• **Dataset content**
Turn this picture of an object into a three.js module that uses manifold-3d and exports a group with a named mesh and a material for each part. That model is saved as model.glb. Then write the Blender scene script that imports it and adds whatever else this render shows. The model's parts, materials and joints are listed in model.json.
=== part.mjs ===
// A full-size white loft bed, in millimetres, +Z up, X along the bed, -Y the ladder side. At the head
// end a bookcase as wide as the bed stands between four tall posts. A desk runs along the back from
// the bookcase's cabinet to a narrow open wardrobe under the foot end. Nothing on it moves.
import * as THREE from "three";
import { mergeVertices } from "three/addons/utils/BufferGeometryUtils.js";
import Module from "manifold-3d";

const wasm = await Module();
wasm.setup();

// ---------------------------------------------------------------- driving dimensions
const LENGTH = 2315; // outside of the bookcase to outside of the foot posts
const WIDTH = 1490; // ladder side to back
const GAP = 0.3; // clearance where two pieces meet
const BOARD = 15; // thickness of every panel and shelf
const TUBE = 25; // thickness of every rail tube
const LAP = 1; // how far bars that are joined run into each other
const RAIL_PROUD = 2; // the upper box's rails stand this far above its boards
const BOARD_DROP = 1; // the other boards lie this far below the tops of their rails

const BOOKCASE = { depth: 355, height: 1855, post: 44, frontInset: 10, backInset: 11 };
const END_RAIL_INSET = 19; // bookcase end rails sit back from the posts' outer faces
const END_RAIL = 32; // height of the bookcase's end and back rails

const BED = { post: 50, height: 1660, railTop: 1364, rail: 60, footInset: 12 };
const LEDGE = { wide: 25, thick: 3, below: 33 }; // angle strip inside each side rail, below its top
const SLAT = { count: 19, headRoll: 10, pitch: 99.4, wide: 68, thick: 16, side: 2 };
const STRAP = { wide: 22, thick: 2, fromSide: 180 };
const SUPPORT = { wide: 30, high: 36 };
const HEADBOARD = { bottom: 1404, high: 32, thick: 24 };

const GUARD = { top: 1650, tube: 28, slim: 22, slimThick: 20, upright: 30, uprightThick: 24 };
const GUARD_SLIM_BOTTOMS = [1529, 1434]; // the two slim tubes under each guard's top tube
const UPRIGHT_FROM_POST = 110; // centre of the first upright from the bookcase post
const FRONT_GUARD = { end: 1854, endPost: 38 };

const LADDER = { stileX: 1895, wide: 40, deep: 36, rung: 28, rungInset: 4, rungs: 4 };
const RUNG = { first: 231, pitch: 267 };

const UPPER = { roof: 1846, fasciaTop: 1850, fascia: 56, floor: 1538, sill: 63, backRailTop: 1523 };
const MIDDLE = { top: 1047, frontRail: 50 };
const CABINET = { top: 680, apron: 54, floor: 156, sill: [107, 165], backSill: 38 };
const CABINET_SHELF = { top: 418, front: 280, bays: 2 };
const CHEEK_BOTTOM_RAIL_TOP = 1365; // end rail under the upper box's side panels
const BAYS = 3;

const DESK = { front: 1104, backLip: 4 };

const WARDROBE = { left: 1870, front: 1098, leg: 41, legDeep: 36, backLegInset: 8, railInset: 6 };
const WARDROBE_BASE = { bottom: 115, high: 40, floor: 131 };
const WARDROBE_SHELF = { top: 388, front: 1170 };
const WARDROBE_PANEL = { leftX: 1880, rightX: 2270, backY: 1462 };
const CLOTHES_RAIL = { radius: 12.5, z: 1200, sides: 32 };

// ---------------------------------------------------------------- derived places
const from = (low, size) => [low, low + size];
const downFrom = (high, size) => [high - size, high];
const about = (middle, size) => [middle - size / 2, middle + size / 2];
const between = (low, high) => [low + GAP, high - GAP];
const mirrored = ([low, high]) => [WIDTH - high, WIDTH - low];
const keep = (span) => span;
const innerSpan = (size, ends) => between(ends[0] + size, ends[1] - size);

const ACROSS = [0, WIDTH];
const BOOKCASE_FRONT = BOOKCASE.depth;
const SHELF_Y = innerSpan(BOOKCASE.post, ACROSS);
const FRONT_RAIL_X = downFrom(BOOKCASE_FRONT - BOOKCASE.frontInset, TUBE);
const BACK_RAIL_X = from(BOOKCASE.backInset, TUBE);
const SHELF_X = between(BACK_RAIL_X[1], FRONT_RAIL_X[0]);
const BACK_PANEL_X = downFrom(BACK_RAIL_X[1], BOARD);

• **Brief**
Exactly repeat the lines above, from the opening line through the one with "wasm.setup();", and include nothing else.

• **Task answer**
Turn this picture of an object into a three.js module that uses manifold-3d and exports a group with a named mesh and a material for each part. That model is saved as model.glb. Then write the Blender scene script that imports it and adds whatever else this render shows. The model's parts, materials and joints are listed in model.json.
=== part.mjs ===
// A full-size white loft bed, in millimetres, +Z up, X along the bed, -Y the ladder side. At the head
// end a bookcase as wide as the bed stands between four tall posts. A desk runs along the back from
// the bookcase's cabinet to a narrow open wardrobe under the foot end. Nothing on it moves.
import * as THREE from "three";
import { mergeVertices } from "three/addons/utils/BufferGeometryUtils.js";
import Module from "manifold-3d";

const wasm = await Module();
wasm.setup();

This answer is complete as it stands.